Question

If normal to ellipse $\frac{x^{2}}{a^{2}} + \frac{y^{2}}{b^{2}} = 1$ at $\left( ae,\frac{b^{2}}{a} \right)$ is passing through (0, -2b), then value of eccentricity is

• A. $\sqrt{2} - 1$
• B. 2$\left( \sqrt{2} - 1 \right)$
• C. $\sqrt{2\left( \sqrt{2} - 1 \right)}$
• D. None of these

Answer 1

Answer: (C)

$\sqrt{2\left( \sqrt{2} - 1 \right)}$

Answer 2

Equation of the normal at $\left( ae,\frac{b^{2}}{a} \right)$ is

$\frac{y_{1}}{b^{2}}\left( x - x_{1} \right) - \frac{x_{1}}{a^{2}}\left( y - y_{1} \right)$=0

⇒ $\frac{1}{a}(x - ae) - \frac{e}{a}\left( y - \frac{b^{2}}{a} \right) = 0$∴ (0, -2b) is lying on (1)

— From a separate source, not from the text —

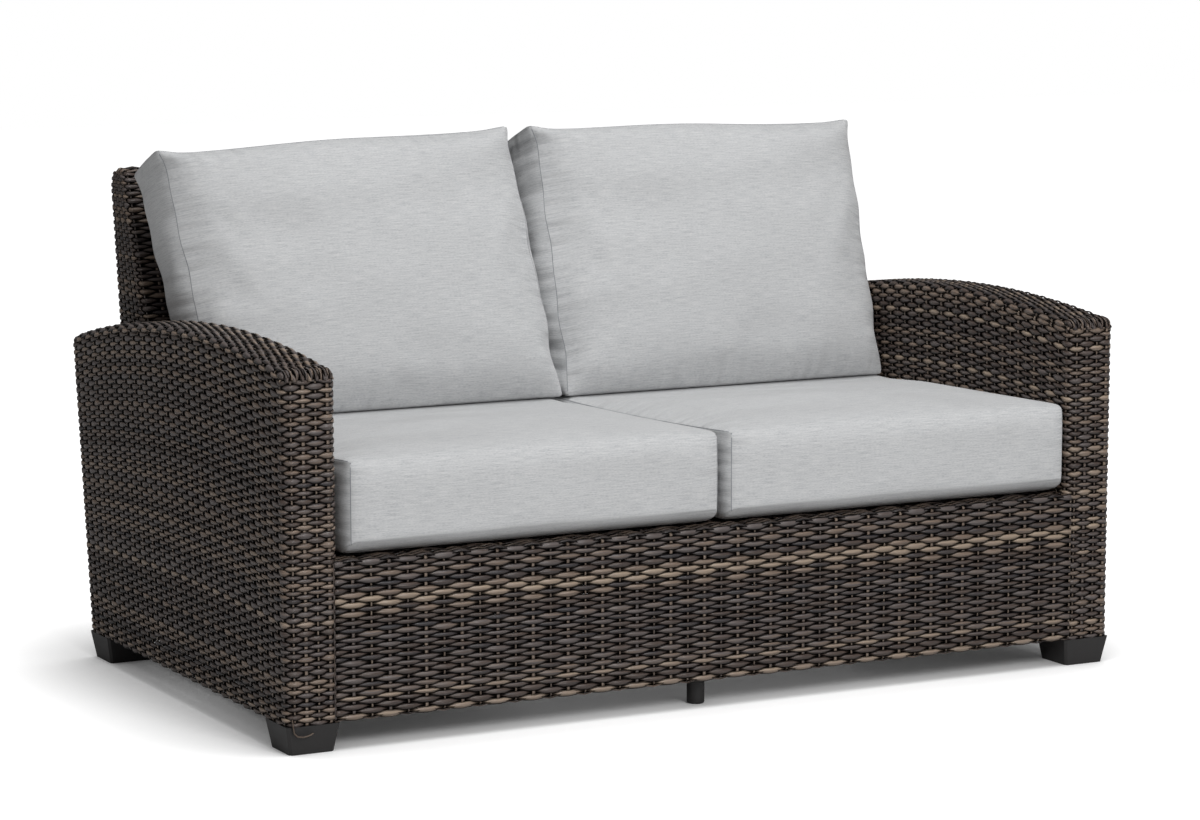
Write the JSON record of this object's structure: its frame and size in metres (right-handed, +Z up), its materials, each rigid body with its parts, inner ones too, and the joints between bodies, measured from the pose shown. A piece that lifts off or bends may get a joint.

∴ -e + $\frac{e}{a}b\left( 2 + \frac{b}{a} \right)$ = 0 ⇒ b(2a+b) = a²

⇒ 2ab = a²-b² ⇒ 2ab = a²e²

⇒ $4a^{2}\left( 1 - e^{2} \right) = a^{2}e^{4}$

⇒ $e^{4} + 4e^{2} - 4 = 0 \Rightarrow e^{2} = \frac{- 4 \pm \sqrt{32}}{2}$∴ e = $\sqrt{2\left( \sqrt{2} - 1 \right)}$